Before we dive deeper into certificate abuse, some terminology:
- PKI - Public Key Infrastructure is a system that manages certificates and public key encryption
- AD CS - Active Directory Certificate Services is Microsoft's PKI implementation which usually runs on domain controllers
- CA - Certificate Authority is a PKI that issues certificates
- Certificate Template - a collection of settings and policies that defines how and when a certificate may be issued by a CA
- CSR - Certificate Signing Request is a message sent to a CA to request a signed certificate
- EKU - Extended/Enhanced Key Usage are object identifiers that define how a generated certificate may be used
1) What does the user create to ask the CA for a certificate?
Ans :- Certificate Signing Request
2) What is the name of Microsoft's PKI implementation?

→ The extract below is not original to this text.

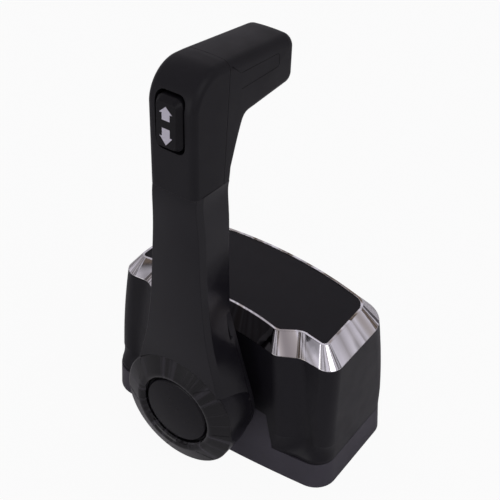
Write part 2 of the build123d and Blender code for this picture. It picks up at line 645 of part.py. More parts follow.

Ans :- Active Directory Certificate Services
Client Authentication
As discussed in the overview of Certificate Templates, they are
convenient to allow users and systems to enrol for certificates. Certificates
have many use cases in the network. For CVE-2022-26923 and the template
misconfigurations discovered by SpectorOps, the primary focus is on the Client
Authentication use case.
Client Authentication
allows the owner of the certificate to use it to verify their own identity in
AD for authentication purposes. For example, a client certificate is used to
authenticate against a web application. The authentication process occurs
through Kerberos. If we have a valid certificate that has the Client
Authentication EKU, we can interface with AD CS and the Key Distribution
Centre to request a Kerberos TGT that can then be used for further
authentication.
As an attacker, we can leverage this to generate a TGT to impersonate another user or
system, should we have a valid certificate for them. In essence, we want to be
able to modify the Subject Alternative Name (SAN) attribute of the certificate
request to point to someone or something else, that has more permissions to
perform privilege escalation.
Default Certificate Templates
By default, when AD CS is installed in an environment, two certificate
templates are made available for requests that support Client
Authentication:
User Certificate Template - This
certificate template can be requested by any user that belongs to the Domain
Users group.
Machine Certificate Template - This certificate
template can be requested by any host that belongs to the Domain Computers
group.
The User Template is not vulnerable by default.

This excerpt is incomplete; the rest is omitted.